The "Automatic Groups" Group: His collaboration with David Epstein and Bill Thurston (a Fields Medalist) resulted in the Word Processing book, which remains a cornerstone of computational group theory.

7. Lesser-Known Facts

The Mathematical Dynasty: Walter was part of a rare family where both parents and several children were world-class mathematicians.
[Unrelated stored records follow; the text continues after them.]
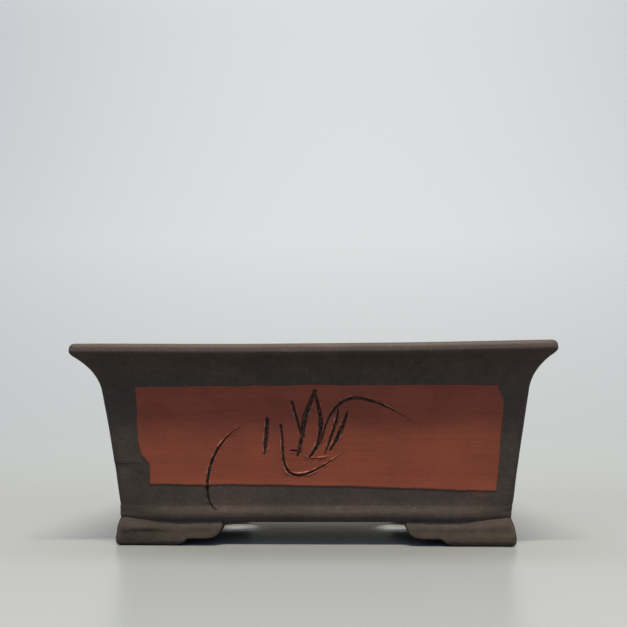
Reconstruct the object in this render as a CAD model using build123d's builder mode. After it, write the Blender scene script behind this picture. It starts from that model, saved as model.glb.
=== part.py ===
from build123d import *
from math import cos, radians, sin, sqrt
import os

# Rectangular unglazed stoneware bonsai pot, built from clay slabs.
# Four wall slabs are mitred at the corners and stand round a floor slab. Rim strips lie on the walls,
# bracket feet are luted under the corners, and a coil of clay is pressed into every inside seam.
# A skin of red clay slip fills a panel on each long wall.
# Origin: centre of the footprint, on the ground. +Z up, X along the long side, front face towards -Y.

# ---- Driving dimensions, millimetres and degrees ----
rim_length = 280.0  # over the lip, along X
rim_depth = 160.0  # over the lip, along Y
pot_height = 120.4

foot_height = 13.9  # underside of the body above the ground
lip_height = 7.8  # rim strips, from their seat on the walls to their top
lip_tip_height = 4.6  # widest point of the lip above that seat
lip_round = 3.0  # outer top edge of the rim
inner_edge_round = 2.0  # inner top edge of the rim
outer_corner_round = 4.0  # upright outer corners, in plan

wall_thickness = 7.0
floor_thickness = 8.0
waist_lean = 5.6  # lean of the wall from upright, at the waist
flare_lean = 7.4  # the same where the flare begins
lip_lean = 51.0  # the same where the flare meets the lip
flare_rise = 19.6  # height of the flare
roll_height = 11.0  # rolled bottom edge, from the underside to the waist
roll_widest = 4.9  # height at which the roll stands out most, above the underside
roll_round = 4.3  # bottom edge of the roll
roll_bulge = 1.0  # how far the roll stands out from the waist

foot_reach = 1.5  # how far the feet stand out from the waist
foot_widest = 5.6  # height at which a foot stands out most
foot_edge_round = 2.6  # bottom outer edge of the feet
foot_thickness = 12.0
front_contact = 35.0  # ground contact of a foot along the long wall
side_contact = 14.0  # the same along the short wall
toe_step_run = 10.0  # slope from the ground contact up to the raised toe
toe_rise = 4.4  # underside of the toe above the ground
toe_run = 12.0  # level part of the toe
toe_tip_run = 9.0  # slope from there up to the body

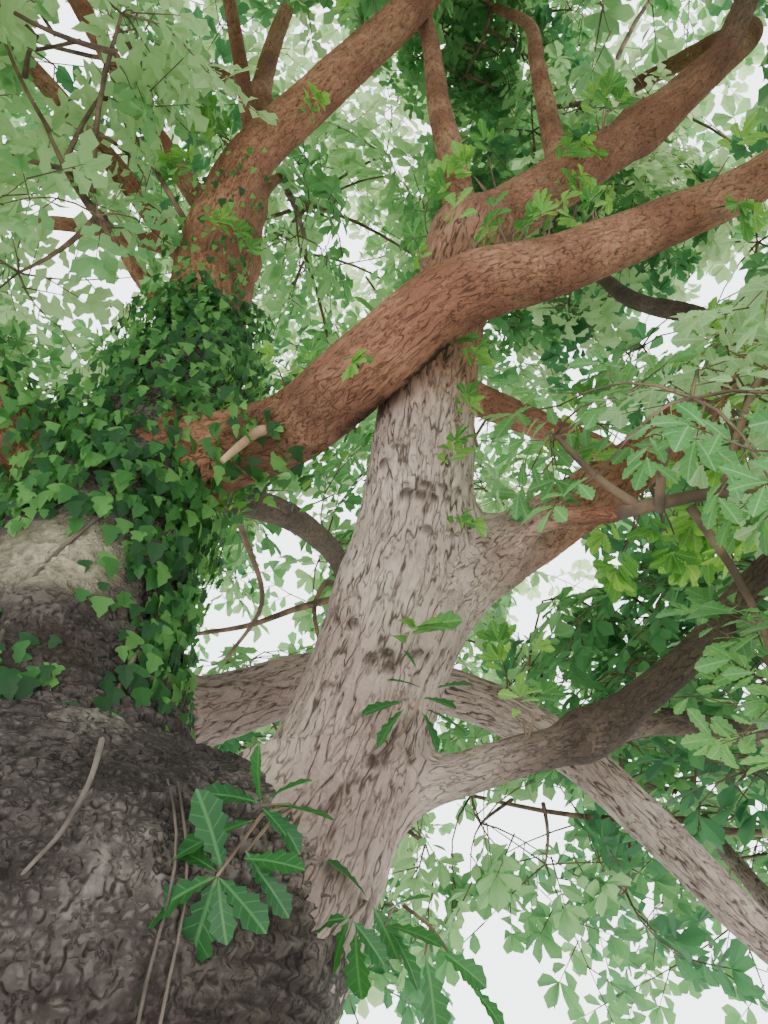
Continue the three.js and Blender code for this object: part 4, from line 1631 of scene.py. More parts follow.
    @staticmethod
    def _marks(points: Array) -> tuple[dict[str, Array], Array]:
        """The marks on the bark.

        Args:
            points: the skin's points.

        Returns:
            How dark each point is, from knots and from painted shade, how pale it is, and how far it is
            raised.
        """
        dark, pale, lift = np.zeros(len(points)), np.zeros(len(points)), np.zeros(len(points))
        for mark in MARKS:
            off = np.linalg.norm(points - np.array(mark.place), axis=1) / mark.radius
            here = np.exp(-(off**4))
            dark = np.maximum(dark, mark.dark * here)
            pale = np.maximum(pale, mark.pale * here)
            lift += mark.out * here
        return {"dark": dark, "pale": pale}, lift


# Leaves and the sprigs that carry them.


@dataclass(frozen=True)
class LeafShape:
    """A leaf's outline: half widths at places along it, the leaf lying along +X and facing +Z."""

    stations: tuple[Pair, ...]
    fold: float = 0.3
    curl: float = 0.2
    straight: bool = False

    def _fan(self) -> tuple[Array, list[tuple[int, ...]]]:
        """The leaf's flat outline with one straight midrib, for a shape that all shows from its base."""
        sides = [(x, y) for x, y in self.stations if y]
        flat = [(0.0, 0.0), (1.0, 0.0)] + [(x, side * y) for side in (-1, 1) for x, y in sides]
        right = list(range(2, len(sides) + 2))
        left = [i + len(sides) for i in right]
        faces = [(0, a, b) for a, b in zip(right, [*right[1:], 1])]
        faces += [(0, b, a) for a, b in zip(left, [*left[1:], 1])]
        return np.array(flat), faces

    def _ladder(self) -> tuple[Array, list[tuple[int, ...]]]:
        """The leaf's flat outline with a midrib point at every station."""
        flat: list[Pair] = []
        faces: list[tuple[int, ...]] = []
        rows = []
        for x, y in self.stations:
            sides = (-1, 0, 1) if y else (0,)
            rows.append(list(range(len(flat), len(flat) + len(sides))))
            flat += [(x, side * y) for side in sides]
        for a, b in zip(rows, rows[1:]):
            if len(a) == 1:
                faces += [(a[0], b[0], b[1]), (a[0], b[1], b[2])]
            elif len(b) == 1:
                faces += [(a[0], b[0], a[1]), (a[1], b[0], a[2])]
            else:
                faces += [(a[0], b[0], b[1]), (a[0], b[1], a[1]), (a[1], b[1], b[2]), (a[1], b[2], a[2])]
        return np.array(flat), faces

    def parts(self) -> tuple[Array, list[tuple[int, ...]], Array]:
        """The leaf of unit length.

        Returns:
            Its points, its triangles, and each point's place along and across.
        """
        flat, faces = self._fan() if self.straight else self._ladder()
        x, y = flat.T
        lift = self.fold * np.abs(y) - self.curl * x * x
        return np.column_stack([flat, lift]), faces, np.column_stack([flat, np.zeros(len(flat))])

    def mesh(self, name: str) -> Mesh:
        """One leaf of unit length as a mesh."""
        points, faces, places = self.parts()
        return mesh_of(name, points, faces, marks={"leaf": places})


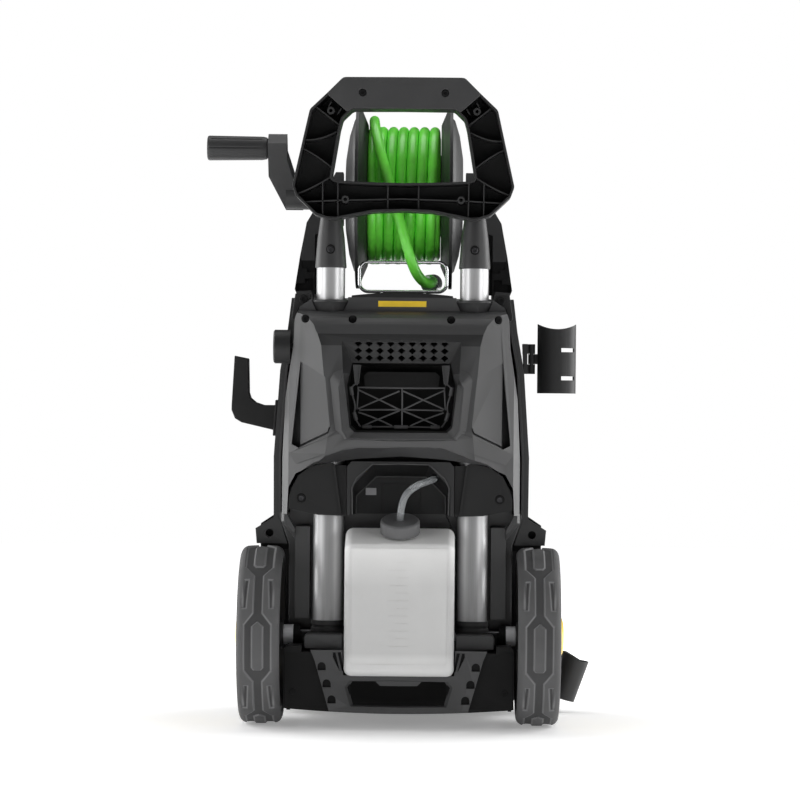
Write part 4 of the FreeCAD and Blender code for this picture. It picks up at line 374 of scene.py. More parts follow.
PAINTS = {
    "tyre": rubber_paint("tyre_rubber", (0.083, 0.083, 0.0845)),
    "black_plastic": dark_moulding("black_moulding", 0.02),
    "housing_plastic": moulded("housing_moulding", (0.029, 0.0291, 0.0298), 0.42, 1800, 0.04),
    "grey_plastic": dark_moulding("grey_moulding", 0.036, 0.5, 0.4),
    "yellow_plastic": yellow_gloss("yellow_gloss").material,
    "zinc_steel": metal("zinc_steel_finish", (0.58, 0.58, 0.6), 0.32),
    "dark_steel": metal("dark_steel_finish", (0.06, 0.06, 0.063), 0.4),
    "foot_rubber": rubber_paint("foot_rubber_finish", (0.02, 0.02, 0.02), 0.8),
    "tube_aluminium": tube_paint("tube_finish", 0.9),
    "net_rubber": rubber_paint("net_cord_finish", (0.06, 0.06, 0.0615), 0.6),
    "plate_metal": metal("plate_finish", (0.16, 0.16, 0.165), 0.45, (0.02, 1, 1), 1200),
    "hose_green": hose_paint(),
    "connector_chrome": metal("chrome_finish", (0.85, 0.86, 0.87), 0.14),
    "brass": metal("brass_finish", (0.72, 0.52, 0.22), 0.28),
    "bottle_plastic": bottle_paint(),
    "clear_tube": clear_paint(),
    "motor_steel": metal("motor_finish", (0.2, 0.21, 0.22), 0.5),
    "pump_aluminium": metal("casting_finish", (0.55, 0.56, 0.57), 0.5, scale=500, depth=0.05),
}
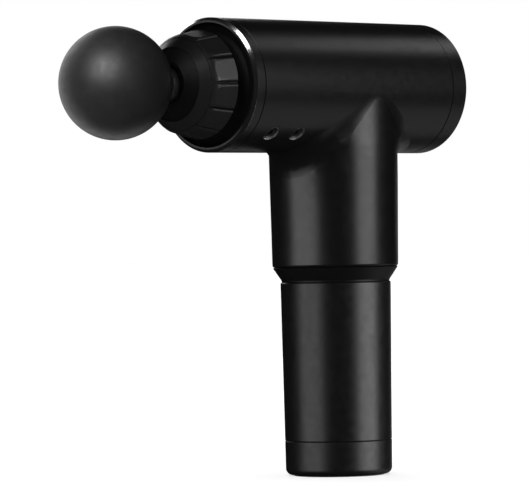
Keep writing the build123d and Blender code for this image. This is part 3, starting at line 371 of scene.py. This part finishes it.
def recess_mask(nodes, links, x, y, z):
    """The walls of the four side-screw recesses, cut after the barrel was blackened."""
    up = math_node(nodes, links, "SUBTRACT", z, BARREL_Z)
    side = math_node(nodes, links, "ABSOLUTE", y)
    across = math_node(nodes, links, "ADD",
                       math_node(nodes, links, "MULTIPLY", side, math.sin(SCREW_ANGLE)),
                       math_node(nodes, links, "MULTIPLY", up, math.cos(SCREW_ANGLE)))
    depth = math_node(nodes, links, "SUBTRACT",
                      math_node(nodes, links, "MULTIPLY", side, math.cos(SCREW_ANGLE)),
                      math_node(nodes, links, "MULTIPLY", up, math.sin(SCREW_ANGLE)))
    along = [math_node(nodes, links, "ABSOLUTE", math_node(nodes, links, "SUBTRACT", x, place))
             for place in SCREW_X]
    nearest = math_node(nodes, links, "MINIMUM", *along)
    square = math_node(nodes, links, "ADD", math_node(nodes, links, "MULTIPLY", across, across),
                       math_node(nodes, links, "MULTIPLY", nearest, nearest))
    inside = math_node(nodes, links, "LESS_THAN", square, SCREW_RECESS_R**2)
    below = math_node(nodes, links, "LESS_THAN", depth, RECESS_TOP_R)
    return math_node(nodes, links, "MULTIPLY", inside, below)


BLACK = (0.0045, 0.0045, 0.0047)
SOFT_BLACK = (0.0045, 0.0045, 0.0045)
barrel_finish = finish("barrel_anodised", BLACK, 0.33, spread=0.03, wear=0.08)
add_bright_zone(barrel_finish, recess_mask, (0.85, 0.85, 0.86), 0.5)
rim_finish = finish("rim_anodised", BLACK, 0.33)
add_bright_zone(rim_finish, chamfer_mask, (0.9, 0.9, 0.91), 0.16)
grip_finish = finish("grip_soft_touch", SOFT_BLACK, 0.36, grain=7000, bump=0.1, wear=0.2)
cap_finish = finish("bottom_cap", SOFT_BLACK, 0.38, grain=6000, bump=0.12)
collar_finish = finish("satin_collar", (0.004, 0.004, 0.004), 0.42, specular=0.25)
lobed_finish = finish("soft_grey", (0.014, 0.014, 0.0143), 0.36, grain=6000, bump=0.1, wear=0.1)
nose_finish = finish("nose_black", (0.006, 0.006, 0.0062), 0.5, bump=0.1, specular=0.3)
foam = finish("dense_foam", (0.016, 0.016, 0.016), 0.49, grain=4200, bump=0.22, mottle=0.2)
glossy_core = finish("glossy_core", (0.012, 0.012, 0.012), 0.22, bump=0.02)
piston_finish = finish("hard_anodised", (0.05, 0.05, 0.052), 0.22, 0.7, stretch=(1, 30, 30))
steel = finish("steel", (0.5, 0.5, 0.52), 0.28, 1.0)
dark_steel = finish("dark_steel", (0.05, 0.05, 0.052), 0.32, 0.9)
machined = finish("machined_aluminium", (0.6, 0.6, 0.61), 0.3, 1.0, stretch=(1, 8, 1))
copper = finish("copper", (0.65, 0.28, 0.12), 0.3, 1.0, stretch=(1, 6, 6))
bronze = finish("bronze", (0.55, 0.36, 0.15), 0.35, 1.0)
board_green = finish("board_green", (0.01, 0.12, 0.05), 0.35)
rubber = finish("rubber", (0.012, 0.012, 0.012), 0.65, grain=4000, bump=0.2)
cell_wrap = finish("cell_wrap", (0.02, 0.25, 0.12), 0.3)
lead_red = finish("lead_red", (0.4, 0.01, 0.01), 0.4)
panel_glass = finish("panel_glass", (0.004, 0.004, 0.005), 0.08, bump=0.0, spread=0.03, coat=0.5)
frosted = finish("frosted", (0.45, 0.5, 0.55), 0.4)
print_white = finish("print_white", (0.55, 0.56, 0.57), 0.5)

FINISH = {
    "black_anodised": barrel_finish, "trim_ring": rim_finish, "grip_black": grip_finish,
    "cap_black": cap_finish, "collar_black": collar_finish, "foot_rubber": rubber,
    "nose_black": nose_finish, "lobed_grey": lobed_finish, "seal_rubber": rubber,
    "bush_bronze": bronze, "chassis_nylon": nose_finish, "damper_rubber": rubber,
    "screw_black": dark_steel, "screw_steel": steel, "motor_aluminium": machined,
    "bearing_steel": steel, "electrical_steel": dark_steel, "copper": copper,
    "rotor_steel": dark_steel, "magnet": steel, "shaft_steel": steel,
    "piston_steel": piston_finish, "yoke_aluminium": machined, "liner_steel": steel,
    "ball_foam": foam, "core_plastic": glossy_core, "cell_wrap": cell_wrap,
    "holder_plastic": nose_finish, "nickel": steel, "circuit_board": board_green,
    "component_black": nose_finish, "lead_insulation": lead_red,
    "switch_plastic": nose_finish, "contact_brass": bronze, "panel_glass": panel_glass,
    "window_clear": frosted, "button_black": collar_finish, "rocker_black": collar_finish,
}
for part in record["subparts"]:
    node = frame["nodes"][part["node"]]
    node.data.materials.clear()
    node.data.materials.append(FINISH[part["material_slot"]])


# ---------------------------------------------------------------- printed marks
PRINT_T = 0.04 * MM          # how far a printed mark stands proud
BUTTON_DISH = 0.6 * MM       # the button's flat face lies this far behind its rim
SIGN_RING_R = 2.6 * MM
SIGN_LINE = 0.5 * MM
SIGN_GAP = 80                # degrees, open at the top of the ring
SIGN_STEPS = 32
SIGN_BAR_Z = (0.7 * MM, 3.2 * MM)


def new_piece(name, mesh_data, material, body):
    """Piece that only Blender adds; it moves with the body."""
    mesh = bpy.data.meshes.new(name)
    mesh_data.to_mesh(mesh)
    mesh_data.free()
    mesh.materials.append(material)
    piece = bpy.data.objects.new(name, mesh)
    bpy.context.scene.collection.objects.link(piece)
    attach(piece, body)
    return piece


def add_strip(data, inner, outer, thickness):
    """Slab between two lines of points that lie in one plane, raised by thickness."""
    lift = Vector(thickness)
    rows = [[data.verts.new(Vector(p) + up) for p in line]
            for line in (inner, outer) for up in (Vector(), lift)]
    inner_low, inner_high, outer_low, outer_high = rows
    for i in range(len(inner) - 1):
        j = i + 1
        data.faces.new((inner_high[i], outer_high[i], outer_high[j], inner_high[j]))
        data.faces.new((inner_low[i], inner_low[j], outer_low[j], outer_low[i]))
        data.faces.new((outer_high[i], outer_low[i], outer_low[j], outer_high[j]))
        data.faces.new((inner_low[i], inner_high[i], inner_high[j], inner_low[j]))
    for i in (0, -1):
        data.faces.new((inner_low[i], outer_low[i], outer_high[i], inner_high[i]))
    bmesh.ops.recalc_face_normals(data, faces=data.faces)


def power_mark():
    """Open ring with a bar, the usual stand-by sign, on the rear button's face."""
    face_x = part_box("power_button")[1][0] - BUTTON_DISH
    half = SIGN_LINE / 2
    data = bmesh.new()
    turns = [math.radians(90 + SIGN_GAP / 2 + i * (360 - SIGN_GAP) / SIGN_STEPS)
             for i in range(SIGN_STEPS + 1)]
    ring = [[(face_x, r * math.cos(t), BARREL_Z + r * math.sin(t)) for t in turns]
            for r in (SIGN_RING_R - half, SIGN_RING_R + half)]
    add_strip(data, *ring, (PRINT_T, 0, 0))
    bar = [[(face_x, y, BARREL_Z + z) for z in SIGN_BAR_Z] for y in (-half, half)]
    add_strip(data, *bar, (PRINT_T, 0, 0))
    new_piece("power_mark", data, print_white, "button")


power_mark()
His mother, Hanna Neumann, was the first female professor of mathematics in Australia.
A "Renaissance" Scholar: Friends and colleagues often noted Walter’s deep appreciation for music and the arts, which he viewed as inextricably linked to the beauty of geometric forms.
Global Citizen: Having lived and worked in the UK, Australia, Germany, and the US, Neumann was known for his cosmopolitan outlook and his ability to mentor students from diverse cultural backgrounds.
Longevity in Research: Unlike many mathematicians whose output slows with age, Neumann remained active until his death in 2024, publishing significant papers in his late 70s on the Lipschitz geometry of complex surfaces.

Walter Neumann’s passing in 2024 marked the end of an era for low-dimensional topology. He left behind a world that is mathematically "better mapped" and a community that is more interconnected because of his mentorship and vision.